*STATED GOAL*: Please write out the complete listing that follows, exactly as it reads.

*PROVIDED DATA*:
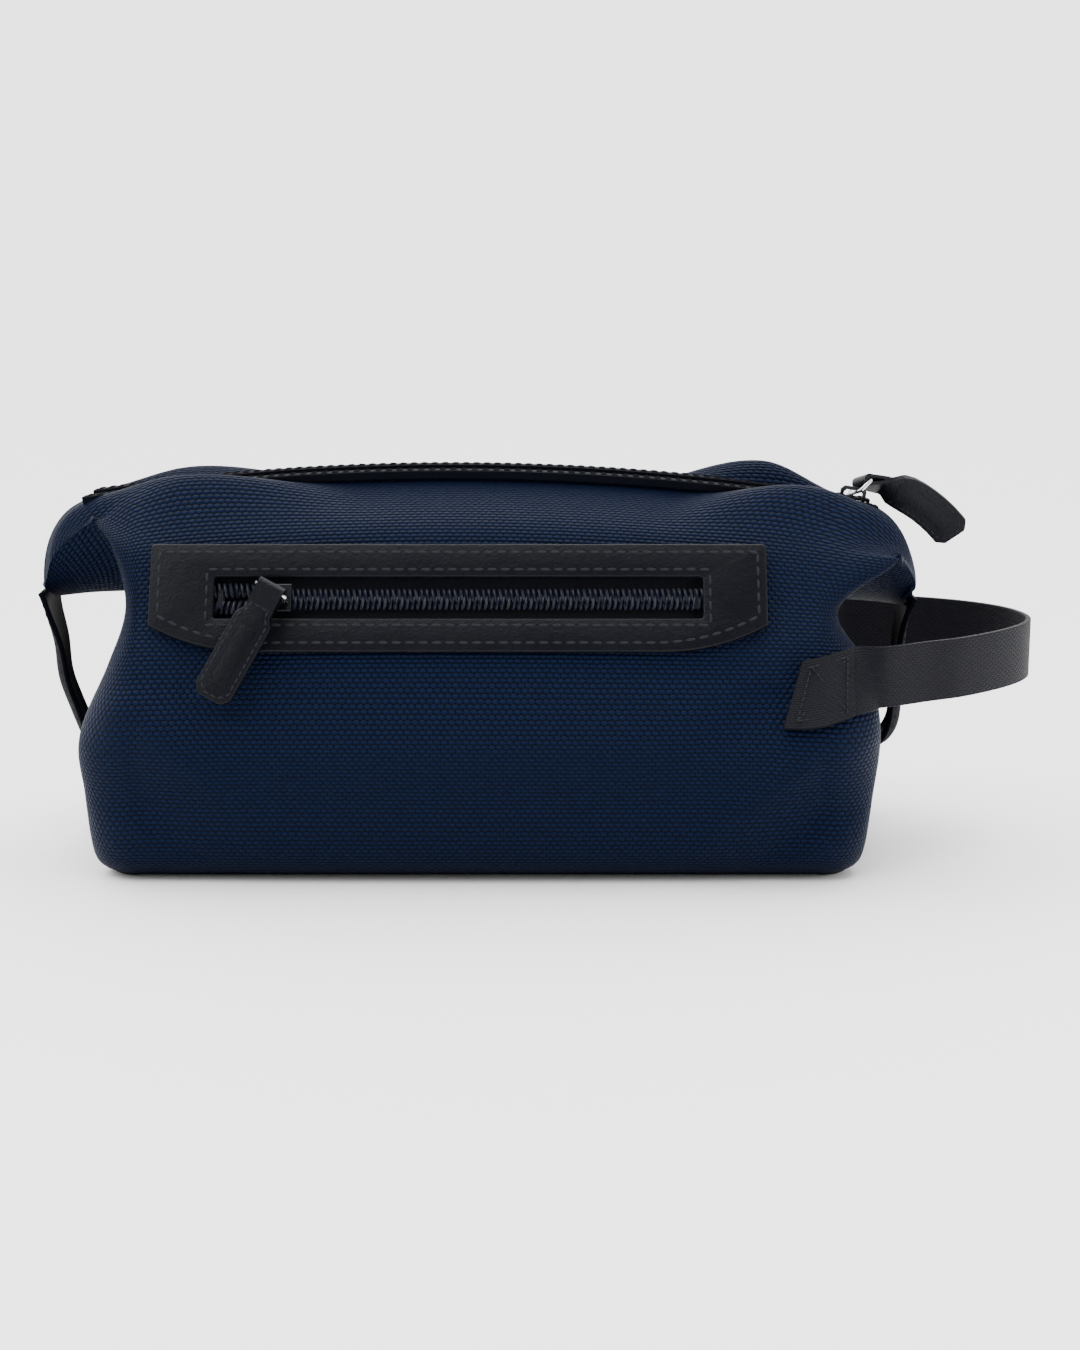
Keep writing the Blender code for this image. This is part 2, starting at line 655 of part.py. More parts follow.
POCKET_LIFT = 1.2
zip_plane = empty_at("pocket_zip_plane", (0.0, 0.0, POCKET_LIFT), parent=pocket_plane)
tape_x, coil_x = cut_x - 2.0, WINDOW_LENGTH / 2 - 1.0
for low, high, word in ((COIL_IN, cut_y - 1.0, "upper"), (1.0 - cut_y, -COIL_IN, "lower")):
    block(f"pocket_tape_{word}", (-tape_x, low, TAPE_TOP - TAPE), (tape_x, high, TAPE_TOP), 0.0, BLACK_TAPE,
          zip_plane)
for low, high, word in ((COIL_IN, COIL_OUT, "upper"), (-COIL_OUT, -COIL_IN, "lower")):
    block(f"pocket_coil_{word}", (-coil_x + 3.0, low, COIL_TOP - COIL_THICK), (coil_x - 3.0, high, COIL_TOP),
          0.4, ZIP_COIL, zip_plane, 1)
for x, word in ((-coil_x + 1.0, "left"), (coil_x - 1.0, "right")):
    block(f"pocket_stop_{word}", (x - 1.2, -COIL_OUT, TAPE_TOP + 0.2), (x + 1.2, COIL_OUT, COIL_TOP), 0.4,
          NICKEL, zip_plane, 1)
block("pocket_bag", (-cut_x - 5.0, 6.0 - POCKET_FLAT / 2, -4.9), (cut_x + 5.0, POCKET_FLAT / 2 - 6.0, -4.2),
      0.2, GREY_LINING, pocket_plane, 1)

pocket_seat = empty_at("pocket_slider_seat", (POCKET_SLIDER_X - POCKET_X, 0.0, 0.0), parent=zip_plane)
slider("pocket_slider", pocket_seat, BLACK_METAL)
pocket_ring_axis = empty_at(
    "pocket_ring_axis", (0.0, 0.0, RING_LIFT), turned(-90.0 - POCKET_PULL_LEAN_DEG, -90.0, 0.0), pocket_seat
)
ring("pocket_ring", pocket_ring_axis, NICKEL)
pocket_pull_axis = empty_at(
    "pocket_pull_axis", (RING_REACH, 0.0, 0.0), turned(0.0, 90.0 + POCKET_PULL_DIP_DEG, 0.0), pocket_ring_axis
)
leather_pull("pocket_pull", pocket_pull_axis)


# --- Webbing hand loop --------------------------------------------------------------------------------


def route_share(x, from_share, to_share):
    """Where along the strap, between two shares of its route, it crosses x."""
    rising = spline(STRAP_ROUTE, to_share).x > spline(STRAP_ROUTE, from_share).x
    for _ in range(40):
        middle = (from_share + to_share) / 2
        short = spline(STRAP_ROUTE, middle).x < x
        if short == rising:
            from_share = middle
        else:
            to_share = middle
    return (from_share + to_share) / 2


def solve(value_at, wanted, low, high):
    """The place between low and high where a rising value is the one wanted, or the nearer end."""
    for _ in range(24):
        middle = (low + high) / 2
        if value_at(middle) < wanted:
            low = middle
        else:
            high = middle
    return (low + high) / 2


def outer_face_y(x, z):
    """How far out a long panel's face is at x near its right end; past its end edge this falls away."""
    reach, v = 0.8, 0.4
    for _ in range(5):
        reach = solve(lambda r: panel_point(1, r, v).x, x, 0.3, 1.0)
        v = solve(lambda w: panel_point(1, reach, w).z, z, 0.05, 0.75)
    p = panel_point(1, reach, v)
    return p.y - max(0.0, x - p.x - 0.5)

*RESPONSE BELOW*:
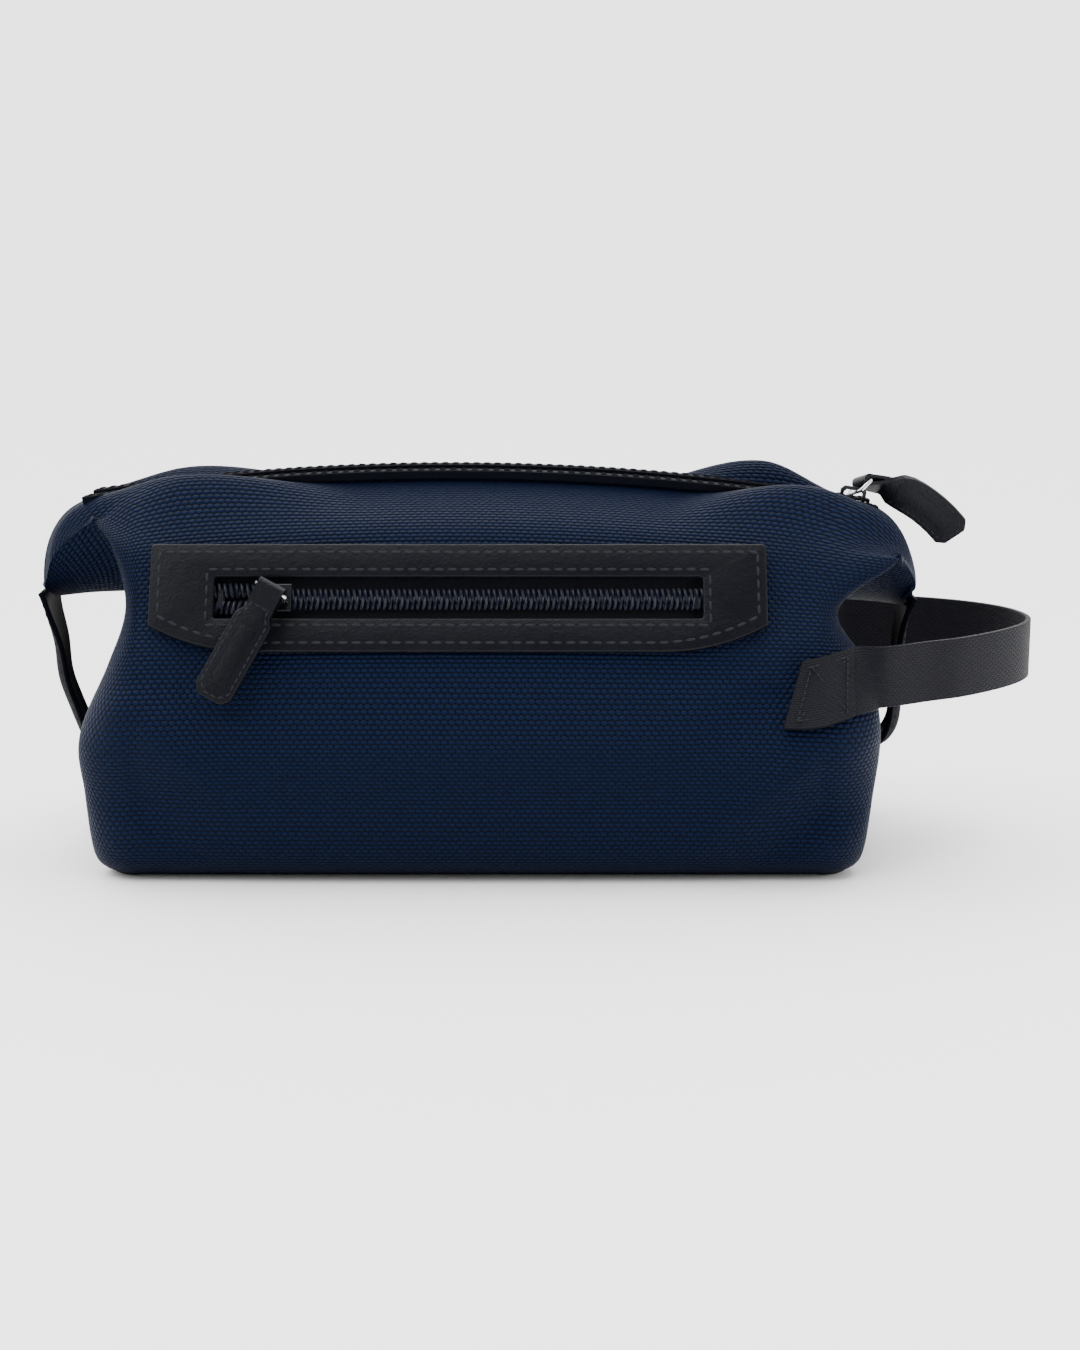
Keep writing the Blender code for this image. This is part 2, starting at line 655 of part.py. More parts follow.
POCKET_LIFT = 1.2
zip_plane = empty_at("pocket_zip_plane", (0.0, 0.0, POCKET_LIFT), parent=pocket_plane)
tape_x, coil_x = cut_x - 2.0, WINDOW_LENGTH / 2 - 1.0
for low, high, word in ((COIL_IN, cut_y - 1.0, "upper"), (1.0 - cut_y, -COIL_IN, "lower")):
    block(f"pocket_tape_{word}", (-tape_x, low, TAPE_TOP - TAPE), (tape_x, high, TAPE_TOP), 0.0, BLACK_TAPE,
          zip_plane)
for low, high, word in ((COIL_IN, COIL_OUT, "upper"), (-COIL_OUT, -COIL_IN, "lower")):
    block(f"pocket_coil_{word}", (-coil_x + 3.0, low, COIL_TOP - COIL_THICK), (coil_x - 3.0, high, COIL_TOP),
          0.4, ZIP_COIL, zip_plane, 1)
for x, word in ((-coil_x + 1.0, "left"), (coil_x - 1.0, "right")):
    block(f"pocket_stop_{word}", (x - 1.2, -COIL_OUT, TAPE_TOP + 0.2), (x + 1.2, COIL_OUT, COIL_TOP), 0.4,
          NICKEL, zip_plane, 1)
block("pocket_bag", (-cut_x - 5.0, 6.0 - POCKET_FLAT / 2, -4.9), (cut_x + 5.0, POCKET_FLAT / 2 - 6.0, -4.2),
      0.2, GREY_LINING, pocket_plane, 1)

pocket_seat = empty_at("pocket_slider_seat", (POCKET_SLIDER_X - POCKET_X, 0.0, 0.0), parent=zip_plane)
slider("pocket_slider", pocket_seat, BLACK_METAL)
pocket_ring_axis = empty_at(
    "pocket_ring_axis", (0.0, 0.0, RING_LIFT), turned(-90.0 - POCKET_PULL_LEAN_DEG, -90.0, 0.0), pocket_seat
)
ring("pocket_ring", pocket_ring_axis, NICKEL)
pocket_pull_axis = empty_at(
    "pocket_pull_axis", (RING_REACH, 0.0, 0.0), turned(0.0, 90.0 + POCKET_PULL_DIP_DEG, 0.0), pocket_ring_axis
)
leather_pull("pocket_pull", pocket_pull_axis)


# --- Webbing hand loop --------------------------------------------------------------------------------


def route_share(x, from_share, to_share):
    """Where along the strap, between two shares of its route, it crosses x."""
    rising = spline(STRAP_ROUTE, to_share).x > spline(STRAP_ROUTE, from_share).x
    for _ in range(40):
        middle = (from_share + to_share) / 2
        short = spline(STRAP_ROUTE, middle).x < x
        if short == rising:
            from_share = middle
        else:
            to_share = middle
    return (from_share + to_share) / 2


def solve(value_at, wanted, low, high):
    """The place between low and high where a rising value is the one wanted, or the nearer end."""
    for _ in range(24):
        middle = (low + high) / 2
        if value_at(middle) < wanted:
            low = middle
        else:
            high = middle
    return (low + high) / 2


def outer_face_y(x, z):
    """How far out a long panel's face is at x near its right end; past its end edge this falls away."""
    reach, v = 0.8, 0.4
    for _ in range(5):
        reach = solve(lambda r: panel_point(1, r, v).x, x, 0.3, 1.0)
        v = solve(lambda w: panel_point(1, reach, w).z, z, 0.05, 0.75)
    p = panel_point(1, reach, v)
    return p.y - max(0.0, x - p.x - 0.5)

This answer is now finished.